List each line holding the string "that".

[Begin Data lines]

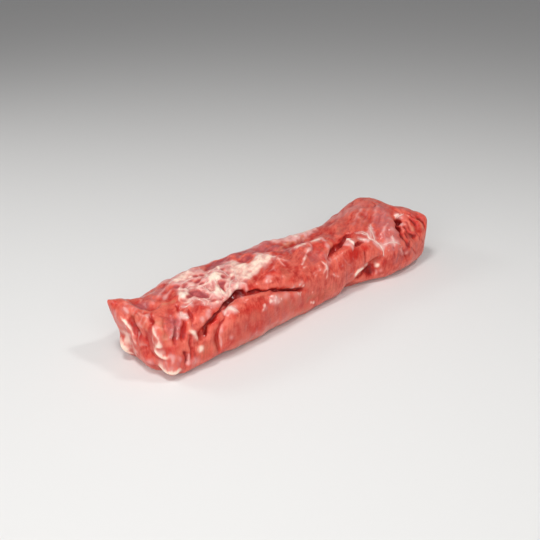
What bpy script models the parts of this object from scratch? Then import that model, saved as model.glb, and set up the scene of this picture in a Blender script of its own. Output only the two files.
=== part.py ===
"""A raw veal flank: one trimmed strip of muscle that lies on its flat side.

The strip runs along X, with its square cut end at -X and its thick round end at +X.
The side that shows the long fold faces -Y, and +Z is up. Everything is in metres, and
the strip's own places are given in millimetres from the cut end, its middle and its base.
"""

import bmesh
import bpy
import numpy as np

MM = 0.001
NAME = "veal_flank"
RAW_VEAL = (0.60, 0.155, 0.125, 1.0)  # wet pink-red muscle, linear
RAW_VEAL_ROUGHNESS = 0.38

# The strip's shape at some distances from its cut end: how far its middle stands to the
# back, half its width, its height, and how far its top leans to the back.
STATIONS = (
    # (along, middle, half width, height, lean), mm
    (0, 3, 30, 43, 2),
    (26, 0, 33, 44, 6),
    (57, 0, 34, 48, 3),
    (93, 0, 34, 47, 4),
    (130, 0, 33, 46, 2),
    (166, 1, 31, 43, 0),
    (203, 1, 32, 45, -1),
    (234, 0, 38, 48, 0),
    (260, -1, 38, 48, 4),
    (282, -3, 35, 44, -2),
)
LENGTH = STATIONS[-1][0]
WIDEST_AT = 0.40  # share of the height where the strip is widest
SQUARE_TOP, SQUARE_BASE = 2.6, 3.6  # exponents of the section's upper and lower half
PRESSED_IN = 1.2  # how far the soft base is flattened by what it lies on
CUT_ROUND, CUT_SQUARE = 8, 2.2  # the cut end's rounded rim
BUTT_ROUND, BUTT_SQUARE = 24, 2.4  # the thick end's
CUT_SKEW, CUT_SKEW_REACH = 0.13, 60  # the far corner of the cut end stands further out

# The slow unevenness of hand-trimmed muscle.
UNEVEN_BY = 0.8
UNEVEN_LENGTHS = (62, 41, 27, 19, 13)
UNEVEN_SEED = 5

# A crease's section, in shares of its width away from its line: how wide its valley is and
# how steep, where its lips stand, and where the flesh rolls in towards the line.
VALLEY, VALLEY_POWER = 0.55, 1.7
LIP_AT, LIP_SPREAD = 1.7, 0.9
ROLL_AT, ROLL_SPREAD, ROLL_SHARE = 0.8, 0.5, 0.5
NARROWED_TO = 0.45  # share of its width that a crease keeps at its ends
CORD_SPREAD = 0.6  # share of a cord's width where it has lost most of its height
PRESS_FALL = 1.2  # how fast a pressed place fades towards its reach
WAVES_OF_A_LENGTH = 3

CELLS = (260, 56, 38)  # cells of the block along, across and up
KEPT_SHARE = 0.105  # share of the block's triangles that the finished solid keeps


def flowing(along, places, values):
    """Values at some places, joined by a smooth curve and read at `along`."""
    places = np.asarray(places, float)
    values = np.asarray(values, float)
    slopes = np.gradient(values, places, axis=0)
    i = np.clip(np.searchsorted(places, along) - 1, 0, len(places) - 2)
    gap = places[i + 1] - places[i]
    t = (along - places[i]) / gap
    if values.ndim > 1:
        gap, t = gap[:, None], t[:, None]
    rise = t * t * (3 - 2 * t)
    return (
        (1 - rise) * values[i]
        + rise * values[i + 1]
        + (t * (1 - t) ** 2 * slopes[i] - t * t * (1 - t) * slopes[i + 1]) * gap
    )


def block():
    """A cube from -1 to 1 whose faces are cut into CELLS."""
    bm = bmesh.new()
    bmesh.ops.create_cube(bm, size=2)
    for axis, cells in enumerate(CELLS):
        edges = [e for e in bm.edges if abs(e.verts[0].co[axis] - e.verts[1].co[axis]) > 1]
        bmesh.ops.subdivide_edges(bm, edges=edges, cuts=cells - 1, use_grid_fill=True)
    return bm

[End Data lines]

Exercise answer:
What bpy script models the parts of this object from scratch? Then import that model, saved as model.glb, and set up the scene of this picture in a Blender script of its own. Output only the two files.
"""A raw veal flank: one trimmed strip of muscle that lies on its flat side.
The side that shows the long fold faces -Y, and +Z is up. Everything is in metres, and
NARROWED_TO = 0.45  # share of its width that a crease keeps at its ends
KEPT_SHARE = 0.105  # share of the block's triangles that the finished solid keeps